> _PROBLEM_: Only the lines from the one containing "const mesh = new" through the one containing "obj.matrix_world = world" are to be copied, exactly and with both ends kept.

> _INFORMATION SUPPLIED_:

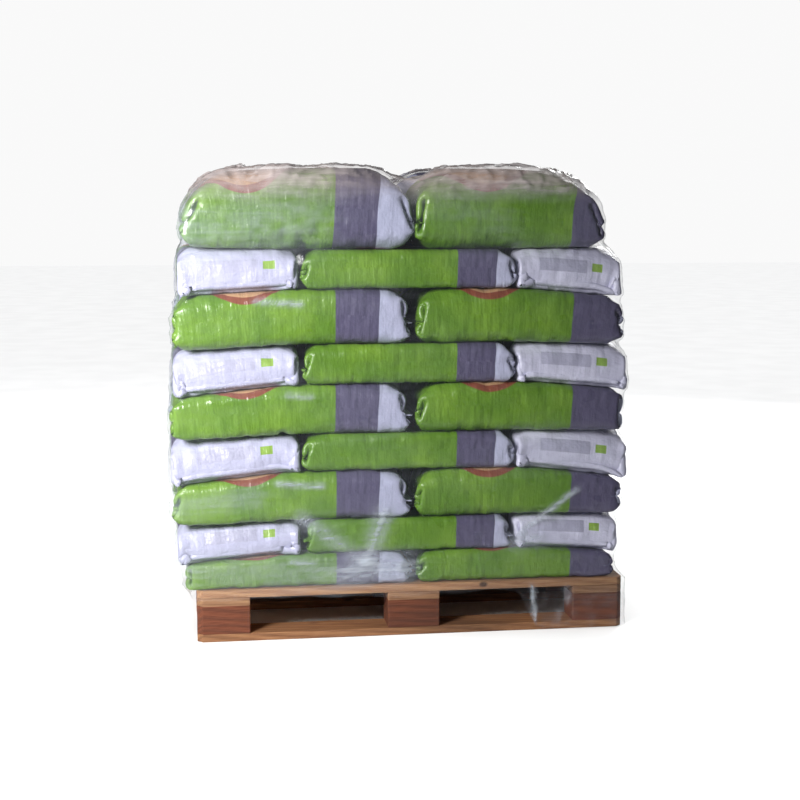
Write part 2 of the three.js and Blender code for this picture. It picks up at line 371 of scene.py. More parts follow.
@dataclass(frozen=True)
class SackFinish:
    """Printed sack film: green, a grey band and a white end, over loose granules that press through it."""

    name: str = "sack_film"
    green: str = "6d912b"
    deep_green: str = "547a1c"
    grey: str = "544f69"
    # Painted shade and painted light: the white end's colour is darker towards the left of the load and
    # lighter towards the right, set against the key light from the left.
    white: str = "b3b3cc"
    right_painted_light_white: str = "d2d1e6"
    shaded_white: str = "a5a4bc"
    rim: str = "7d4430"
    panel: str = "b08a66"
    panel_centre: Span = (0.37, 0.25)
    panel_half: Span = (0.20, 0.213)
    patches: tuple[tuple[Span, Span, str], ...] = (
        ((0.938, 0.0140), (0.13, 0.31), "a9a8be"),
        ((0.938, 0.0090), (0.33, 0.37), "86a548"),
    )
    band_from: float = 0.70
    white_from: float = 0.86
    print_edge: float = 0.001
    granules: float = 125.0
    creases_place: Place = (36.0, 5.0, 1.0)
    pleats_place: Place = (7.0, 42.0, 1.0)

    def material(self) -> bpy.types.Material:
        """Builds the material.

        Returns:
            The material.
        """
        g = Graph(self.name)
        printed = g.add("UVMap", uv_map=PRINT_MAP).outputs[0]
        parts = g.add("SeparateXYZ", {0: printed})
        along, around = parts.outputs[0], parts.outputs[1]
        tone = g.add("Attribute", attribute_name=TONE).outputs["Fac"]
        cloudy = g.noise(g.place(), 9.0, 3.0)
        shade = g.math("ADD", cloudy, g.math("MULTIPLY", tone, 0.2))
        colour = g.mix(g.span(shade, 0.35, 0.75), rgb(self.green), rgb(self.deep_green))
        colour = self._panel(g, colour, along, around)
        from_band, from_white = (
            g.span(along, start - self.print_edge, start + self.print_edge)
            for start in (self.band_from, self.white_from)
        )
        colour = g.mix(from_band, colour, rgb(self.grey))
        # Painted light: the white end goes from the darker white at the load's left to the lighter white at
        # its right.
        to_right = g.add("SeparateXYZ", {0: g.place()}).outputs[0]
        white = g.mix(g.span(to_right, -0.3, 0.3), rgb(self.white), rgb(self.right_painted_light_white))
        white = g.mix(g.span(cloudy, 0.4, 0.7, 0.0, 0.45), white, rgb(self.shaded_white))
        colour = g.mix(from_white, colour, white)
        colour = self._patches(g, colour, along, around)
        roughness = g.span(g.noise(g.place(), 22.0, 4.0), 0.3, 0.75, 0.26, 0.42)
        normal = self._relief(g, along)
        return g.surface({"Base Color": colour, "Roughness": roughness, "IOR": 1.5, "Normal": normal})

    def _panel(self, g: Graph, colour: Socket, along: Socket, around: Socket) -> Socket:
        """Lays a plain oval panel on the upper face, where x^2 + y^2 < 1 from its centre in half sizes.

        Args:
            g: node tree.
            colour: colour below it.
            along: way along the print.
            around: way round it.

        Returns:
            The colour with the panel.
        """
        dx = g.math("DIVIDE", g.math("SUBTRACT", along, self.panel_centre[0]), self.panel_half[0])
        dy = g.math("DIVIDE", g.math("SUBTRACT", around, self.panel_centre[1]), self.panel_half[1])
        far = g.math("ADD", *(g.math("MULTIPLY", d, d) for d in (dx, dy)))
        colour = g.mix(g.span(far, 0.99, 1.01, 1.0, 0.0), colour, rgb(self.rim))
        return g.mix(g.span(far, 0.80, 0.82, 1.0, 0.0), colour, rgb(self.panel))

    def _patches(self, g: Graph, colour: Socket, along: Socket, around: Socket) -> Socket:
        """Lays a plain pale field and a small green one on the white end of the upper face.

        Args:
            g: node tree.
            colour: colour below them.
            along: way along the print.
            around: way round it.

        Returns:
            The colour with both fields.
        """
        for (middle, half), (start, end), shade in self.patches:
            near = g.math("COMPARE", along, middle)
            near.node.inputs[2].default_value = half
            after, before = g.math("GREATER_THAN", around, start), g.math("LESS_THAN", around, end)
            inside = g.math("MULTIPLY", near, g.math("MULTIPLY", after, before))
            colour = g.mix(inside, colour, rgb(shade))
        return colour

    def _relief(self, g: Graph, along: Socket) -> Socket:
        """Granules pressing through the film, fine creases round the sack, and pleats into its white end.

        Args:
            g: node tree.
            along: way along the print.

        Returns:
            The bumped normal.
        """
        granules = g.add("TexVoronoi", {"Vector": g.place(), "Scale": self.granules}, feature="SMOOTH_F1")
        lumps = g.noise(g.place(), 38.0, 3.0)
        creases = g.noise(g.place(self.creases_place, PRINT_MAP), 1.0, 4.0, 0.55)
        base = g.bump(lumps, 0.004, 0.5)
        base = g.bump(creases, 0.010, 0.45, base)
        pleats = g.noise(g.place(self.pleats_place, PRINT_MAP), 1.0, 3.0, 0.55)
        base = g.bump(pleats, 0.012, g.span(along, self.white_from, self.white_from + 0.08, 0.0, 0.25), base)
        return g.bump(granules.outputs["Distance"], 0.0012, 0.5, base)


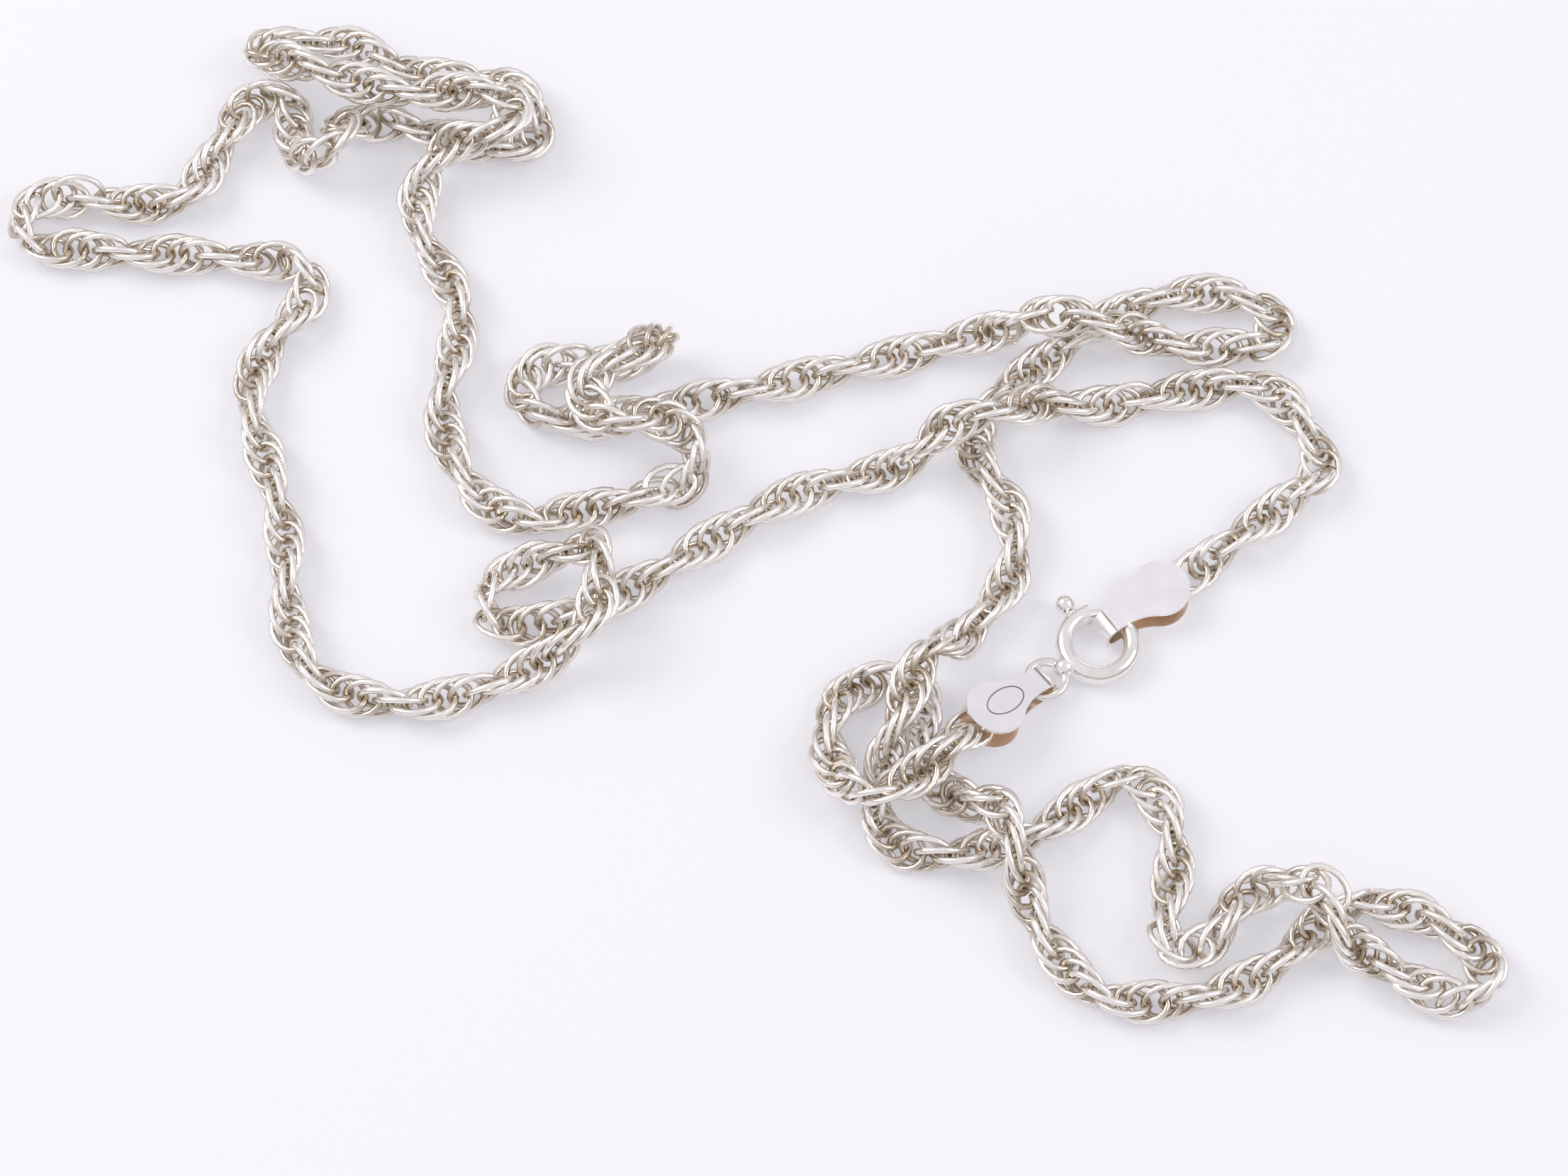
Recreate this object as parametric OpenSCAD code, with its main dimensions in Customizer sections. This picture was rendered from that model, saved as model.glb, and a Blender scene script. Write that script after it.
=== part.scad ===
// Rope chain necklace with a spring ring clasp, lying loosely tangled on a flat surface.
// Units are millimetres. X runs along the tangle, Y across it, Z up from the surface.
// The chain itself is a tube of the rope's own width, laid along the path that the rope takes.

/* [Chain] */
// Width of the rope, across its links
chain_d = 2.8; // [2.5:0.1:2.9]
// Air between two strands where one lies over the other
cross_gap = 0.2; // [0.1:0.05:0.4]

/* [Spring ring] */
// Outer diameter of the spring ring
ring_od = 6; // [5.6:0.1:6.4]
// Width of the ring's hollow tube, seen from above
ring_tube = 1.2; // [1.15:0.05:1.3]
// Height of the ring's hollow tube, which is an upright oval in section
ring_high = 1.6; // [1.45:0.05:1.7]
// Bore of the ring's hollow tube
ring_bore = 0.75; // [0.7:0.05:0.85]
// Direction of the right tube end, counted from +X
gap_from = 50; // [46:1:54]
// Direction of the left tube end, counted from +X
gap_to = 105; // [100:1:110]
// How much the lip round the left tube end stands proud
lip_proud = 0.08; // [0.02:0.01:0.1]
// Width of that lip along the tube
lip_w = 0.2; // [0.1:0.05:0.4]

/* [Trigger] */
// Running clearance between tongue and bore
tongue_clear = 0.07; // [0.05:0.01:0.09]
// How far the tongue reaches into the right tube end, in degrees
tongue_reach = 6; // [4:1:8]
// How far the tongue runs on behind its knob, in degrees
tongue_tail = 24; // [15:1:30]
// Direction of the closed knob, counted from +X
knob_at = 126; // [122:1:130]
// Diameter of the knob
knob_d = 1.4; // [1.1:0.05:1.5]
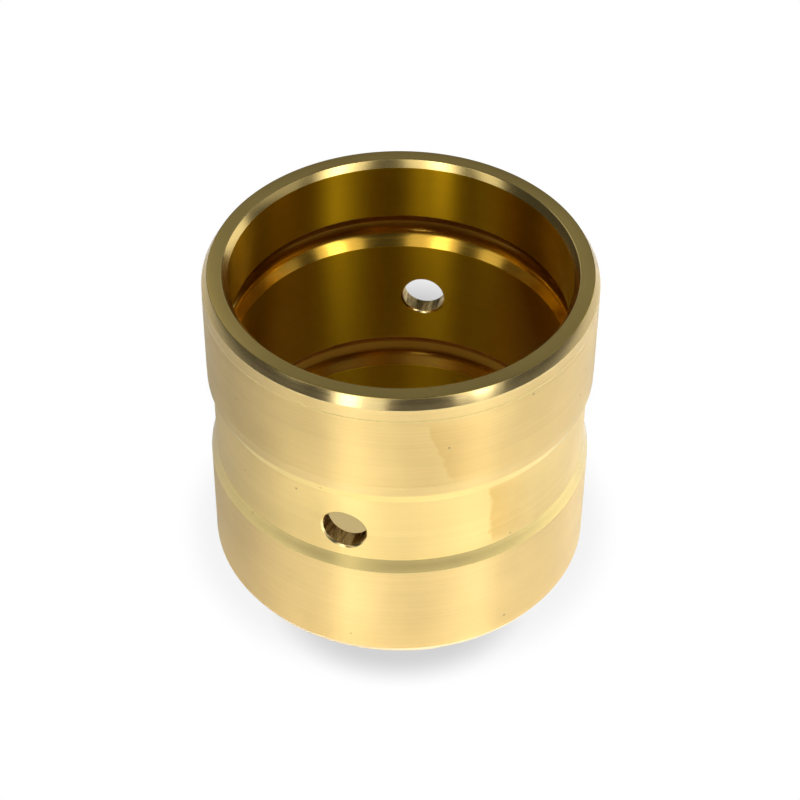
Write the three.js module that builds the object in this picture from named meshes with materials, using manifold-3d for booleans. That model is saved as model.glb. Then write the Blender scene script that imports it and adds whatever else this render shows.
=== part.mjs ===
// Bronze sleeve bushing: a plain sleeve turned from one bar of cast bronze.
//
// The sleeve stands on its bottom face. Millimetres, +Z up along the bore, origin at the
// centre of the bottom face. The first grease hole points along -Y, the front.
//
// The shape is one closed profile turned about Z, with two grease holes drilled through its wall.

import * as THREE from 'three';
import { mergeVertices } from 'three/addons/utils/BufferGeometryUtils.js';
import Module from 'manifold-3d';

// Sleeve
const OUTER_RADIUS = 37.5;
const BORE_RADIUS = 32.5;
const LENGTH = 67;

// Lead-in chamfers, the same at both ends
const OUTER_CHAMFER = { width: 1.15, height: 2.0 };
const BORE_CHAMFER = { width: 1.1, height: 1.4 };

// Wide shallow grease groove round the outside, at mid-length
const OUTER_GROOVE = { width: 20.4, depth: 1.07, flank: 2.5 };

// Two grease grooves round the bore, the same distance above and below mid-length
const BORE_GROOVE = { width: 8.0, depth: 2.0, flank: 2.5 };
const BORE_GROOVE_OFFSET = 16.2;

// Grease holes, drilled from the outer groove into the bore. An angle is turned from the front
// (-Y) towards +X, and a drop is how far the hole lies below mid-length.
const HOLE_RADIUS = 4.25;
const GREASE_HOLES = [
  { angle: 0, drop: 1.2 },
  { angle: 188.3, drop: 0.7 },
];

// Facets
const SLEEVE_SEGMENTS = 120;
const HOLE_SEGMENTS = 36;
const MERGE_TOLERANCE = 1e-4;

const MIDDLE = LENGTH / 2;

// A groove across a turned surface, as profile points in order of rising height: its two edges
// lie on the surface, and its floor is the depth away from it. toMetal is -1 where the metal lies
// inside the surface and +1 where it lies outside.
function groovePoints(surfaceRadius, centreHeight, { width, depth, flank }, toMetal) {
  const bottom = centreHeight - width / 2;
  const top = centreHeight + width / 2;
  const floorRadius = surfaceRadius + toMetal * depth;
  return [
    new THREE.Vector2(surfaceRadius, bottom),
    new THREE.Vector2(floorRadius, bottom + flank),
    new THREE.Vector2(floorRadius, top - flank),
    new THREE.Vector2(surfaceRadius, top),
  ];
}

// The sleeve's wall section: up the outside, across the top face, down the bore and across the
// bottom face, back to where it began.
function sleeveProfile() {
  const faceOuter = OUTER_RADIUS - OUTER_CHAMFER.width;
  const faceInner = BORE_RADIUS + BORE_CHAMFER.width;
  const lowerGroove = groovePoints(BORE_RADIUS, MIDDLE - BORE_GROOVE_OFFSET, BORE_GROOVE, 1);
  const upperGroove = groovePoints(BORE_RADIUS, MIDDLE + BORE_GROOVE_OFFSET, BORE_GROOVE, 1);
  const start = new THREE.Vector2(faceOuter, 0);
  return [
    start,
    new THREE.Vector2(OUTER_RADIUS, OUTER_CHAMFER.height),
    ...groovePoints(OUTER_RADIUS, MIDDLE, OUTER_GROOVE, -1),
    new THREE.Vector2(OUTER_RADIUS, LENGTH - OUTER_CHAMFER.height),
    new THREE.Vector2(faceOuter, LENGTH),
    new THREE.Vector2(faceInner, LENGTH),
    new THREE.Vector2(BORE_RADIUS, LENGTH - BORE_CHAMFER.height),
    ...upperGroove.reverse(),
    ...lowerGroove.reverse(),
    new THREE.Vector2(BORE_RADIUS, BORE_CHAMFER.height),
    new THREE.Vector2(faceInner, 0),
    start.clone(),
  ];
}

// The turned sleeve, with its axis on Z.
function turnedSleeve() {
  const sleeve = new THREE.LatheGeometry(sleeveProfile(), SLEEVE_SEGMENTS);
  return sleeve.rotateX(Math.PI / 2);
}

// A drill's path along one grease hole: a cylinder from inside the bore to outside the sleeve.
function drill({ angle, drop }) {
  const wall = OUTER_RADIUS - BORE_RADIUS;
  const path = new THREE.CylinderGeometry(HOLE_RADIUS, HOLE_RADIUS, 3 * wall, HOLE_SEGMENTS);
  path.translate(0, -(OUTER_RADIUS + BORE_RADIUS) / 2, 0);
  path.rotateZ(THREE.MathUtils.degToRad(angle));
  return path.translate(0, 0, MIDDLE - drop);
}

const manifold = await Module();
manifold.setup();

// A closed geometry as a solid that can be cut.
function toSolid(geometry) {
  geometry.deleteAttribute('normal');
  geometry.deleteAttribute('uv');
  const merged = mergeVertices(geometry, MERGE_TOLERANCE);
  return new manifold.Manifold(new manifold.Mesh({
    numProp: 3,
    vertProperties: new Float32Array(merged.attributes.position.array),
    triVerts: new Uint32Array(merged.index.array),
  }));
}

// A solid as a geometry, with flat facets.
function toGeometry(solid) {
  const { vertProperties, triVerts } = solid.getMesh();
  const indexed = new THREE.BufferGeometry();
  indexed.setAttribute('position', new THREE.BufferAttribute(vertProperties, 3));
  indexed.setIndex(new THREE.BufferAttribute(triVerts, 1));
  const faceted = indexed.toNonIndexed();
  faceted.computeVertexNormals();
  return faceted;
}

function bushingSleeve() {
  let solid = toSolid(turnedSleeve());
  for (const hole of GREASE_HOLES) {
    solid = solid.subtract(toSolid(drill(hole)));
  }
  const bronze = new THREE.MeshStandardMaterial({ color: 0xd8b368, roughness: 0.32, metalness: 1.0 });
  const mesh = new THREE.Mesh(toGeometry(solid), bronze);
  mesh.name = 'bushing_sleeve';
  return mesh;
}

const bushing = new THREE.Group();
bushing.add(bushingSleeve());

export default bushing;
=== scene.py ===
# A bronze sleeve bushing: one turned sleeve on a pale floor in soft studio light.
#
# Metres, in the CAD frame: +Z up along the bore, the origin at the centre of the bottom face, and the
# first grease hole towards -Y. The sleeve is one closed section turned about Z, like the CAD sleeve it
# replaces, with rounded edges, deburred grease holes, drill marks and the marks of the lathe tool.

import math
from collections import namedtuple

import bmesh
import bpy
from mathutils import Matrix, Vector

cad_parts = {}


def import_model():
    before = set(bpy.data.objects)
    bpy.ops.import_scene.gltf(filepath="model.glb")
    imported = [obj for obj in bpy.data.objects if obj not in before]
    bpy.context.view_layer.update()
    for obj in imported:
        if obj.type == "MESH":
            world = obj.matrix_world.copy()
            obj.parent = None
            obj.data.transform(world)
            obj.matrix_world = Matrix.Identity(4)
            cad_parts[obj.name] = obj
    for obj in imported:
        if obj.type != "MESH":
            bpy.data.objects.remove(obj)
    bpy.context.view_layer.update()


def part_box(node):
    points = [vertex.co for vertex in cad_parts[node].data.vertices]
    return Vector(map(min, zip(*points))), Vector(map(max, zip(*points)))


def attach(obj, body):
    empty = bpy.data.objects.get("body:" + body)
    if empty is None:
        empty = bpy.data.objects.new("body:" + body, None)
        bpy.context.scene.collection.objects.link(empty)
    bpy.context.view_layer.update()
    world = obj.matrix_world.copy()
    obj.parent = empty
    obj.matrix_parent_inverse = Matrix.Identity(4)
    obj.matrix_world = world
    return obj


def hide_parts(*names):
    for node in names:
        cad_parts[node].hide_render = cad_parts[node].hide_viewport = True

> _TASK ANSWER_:
  const mesh = new THREE.Mesh(toGeometry(solid), bronze);
  mesh.name = 'bushing_sleeve';
  return mesh;
}

const bushing = new THREE.Group();
bushing.add(bushingSleeve());

export default bushing;
=== scene.py ===
# A bronze sleeve bushing: one turned sleeve on a pale floor in soft studio light.
#
# Metres, in the CAD frame: +Z up along the bore, the origin at the centre of the bottom face, and the
# first grease hole towards -Y. The sleeve is one closed section turned about Z, like the CAD sleeve it
# replaces, with rounded edges, deburred grease holes, drill marks and the marks of the lathe tool.

import math
from collections import namedtuple

import bmesh
import bpy
from mathutils import Matrix, Vector

cad_parts = {}


def import_model():
    before = set(bpy.data.objects)
    bpy.ops.import_scene.gltf(filepath="model.glb")
    imported = [obj for obj in bpy.data.objects if obj not in before]
    bpy.context.view_layer.update()
    for obj in imported:
        if obj.type == "MESH":
            world = obj.matrix_world.copy()
            obj.parent = None
            obj.data.transform(world)
            obj.matrix_world = Matrix.Identity(4)
            cad_parts[obj.name] = obj
    for obj in imported:
        if obj.type != "MESH":
            bpy.data.objects.remove(obj)
    bpy.context.view_layer.update()


def part_box(node):
    points = [vertex.co for vertex in cad_parts[node].data.vertices]
    return Vector(map(min, zip(*points))), Vector(map(max, zip(*points)))


def attach(obj, body):
    empty = bpy.data.objects.get("body:" + body)
    if empty is None:
        empty = bpy.data.objects.new("body:" + body, None)
        bpy.context.scene.collection.objects.link(empty)
    bpy.context.view_layer.update()
    world = obj.matrix_world.copy()
    obj.parent = empty
    obj.matrix_parent_inverse = Matrix.Identity(4)
    obj.matrix_world = world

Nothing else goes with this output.